Second, was the strong notion that, thankfully, this new home where ORIGINATEVE has been hired to develop a holistic program for, just so happens to be located in a safe neighborhood that allows us to frolic and wander through the streets at will, be it for a Halloween-Jack-o-Lantern-trick-or-treat parade or an afternoon walkabout a la Marco on Mulberry Street, "to see what we can see" and turn some "minnows into whales". Scavenger hunt print offs were not needed to justify our time of play. This is what play looks like: open to the infinite possiblities!
Third, was the broken old ladder. (Years of working with kids asserts that such a sighting will be a hit!) Unnoticed by the the yet to hatch band of ragamuffins, I was forced to do what I believe sets Mentors apart from teachers: steer their attention towards mischief, trouble and danger, distract them from their safe, soft aloof walk through the neighborhood.
The slightly more wildish ones in the bunch quickly made it for what became their gross motor skill developing balancing act. The sheepish followed suit, as expected and desired. Once their own system of play and order was installed with the organic praise and peer assistance that is born to any preschooler before school desensitizes them, it was time to up the ante and turn the broken old ladder, now propioception-triggering-device into a briding unit of math and literacy by lining up to count out her rungs. What better way to count to 25 for your first time in your second language, (for many probably even in their first)! 1-10 started off at a college-football-final-scream but by 13 it was a soft murmur from those in the group that probably go home to be flash-carded by multimedia devices of paranoia that seem to put a faux sense of satisfaction in parents freaking out that 1st grade is just around the corner (2 years away for most of mine). Numbers 22 through 25 were all on me, but by the second time through we were all chanting together. 13 of our kids walked the plank. 13 sets of 25 and the kids were having a ball with our busted up ladder.
Then it was time to shake up the mix a bit and see who's got those muscles (speaking towards the Kinesthetic Intelligentsia of the ruffians-in-the-making). And just like that 13 pre-schoolers were put to the task of developing team work skills by first believing that what their Mentor was requiring of them was actually so and then by figuring out how to actually carry our new found old beat up bamboo ladder back to the abandoned lot that has recently been bestowed by the kids as the Monster Tree Playground where we have been granted permission to begin building our playground and digging the first trenches for our compost and garden. Off we went, whistling in our heads, (the whistling Unit is week 16 of our emergent curriculum material) "hi-ho, hi-ho, off to work we go", with our beaten up old ladder carried by the 13 dwarfs and Papa Smurf.

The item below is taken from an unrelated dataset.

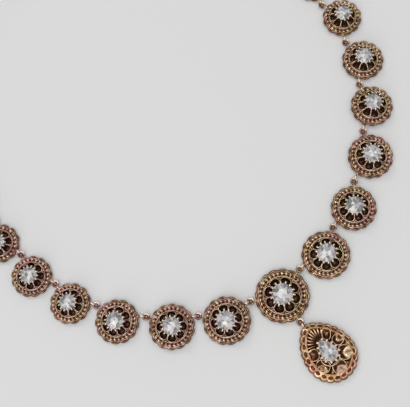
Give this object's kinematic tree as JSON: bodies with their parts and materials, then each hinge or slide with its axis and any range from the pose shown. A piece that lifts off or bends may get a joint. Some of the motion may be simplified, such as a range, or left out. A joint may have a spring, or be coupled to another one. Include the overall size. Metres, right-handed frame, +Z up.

Upon our accomplished arrival, most of the boys quickly resorted to turning sticks and branches into swords and attacking each other. Early on in my OE mentorship training program I remember learning that such needs for entry-level play were necessary to be given their time and space. Therefore, unconcerned to deter the young from their archetypal neophyte understanding of a warrior I engaged my own warrior of beauty antics and began moving around tires, setting up the peripheral learning they would not doubt engage once it had enough magnetic pull.
Once I had a basic model of what we would be building, I started hurling 20 pound tires at 40 pound 4 year olds; gots to keep them growing up quick and smart like the Mouse Deer they keep hearing about in their kick-off story time. With some nudging, tires were added as steps to support our broken old ladder, that once in place, would need no prodding or instructions. Like monkeys, born for vine-adventures, what was just a broken old ladder was now the iconic beginning of our Monster Tree playground, and 7 of our dare-devils would waste not time putting the old-overlooked-and-tossed-away-bamboo to the the test.
Originateve's Holistic Design programming has always advocated the multi-layering benefits of multi-age learning environments. Consider this. Just before our kids were about ready to return to their swords play our 2 older kids, Owen and Alan (ages 6) arrived from doing some primary school preparation work. They immediately showed their enthusiasm for what the younger ones had done without them, I call this original-praise. They then launched into raising the bar of what play would look like and how the Monster Tree would be conquered, for the first time. The little ones gathered around in their returned admiration and quickly lined up to take their jab at the risky climb.
With the kids being kids in my background and foreground, I took mental notes on their differing daring natures, social skills, motor-skill developments, propioception, creativity and love for life, couldn't have asked for a more diagnostic afternoon - portfolio worthy but hard to squeeze into an 8 x 11.5 plastic folder wrap.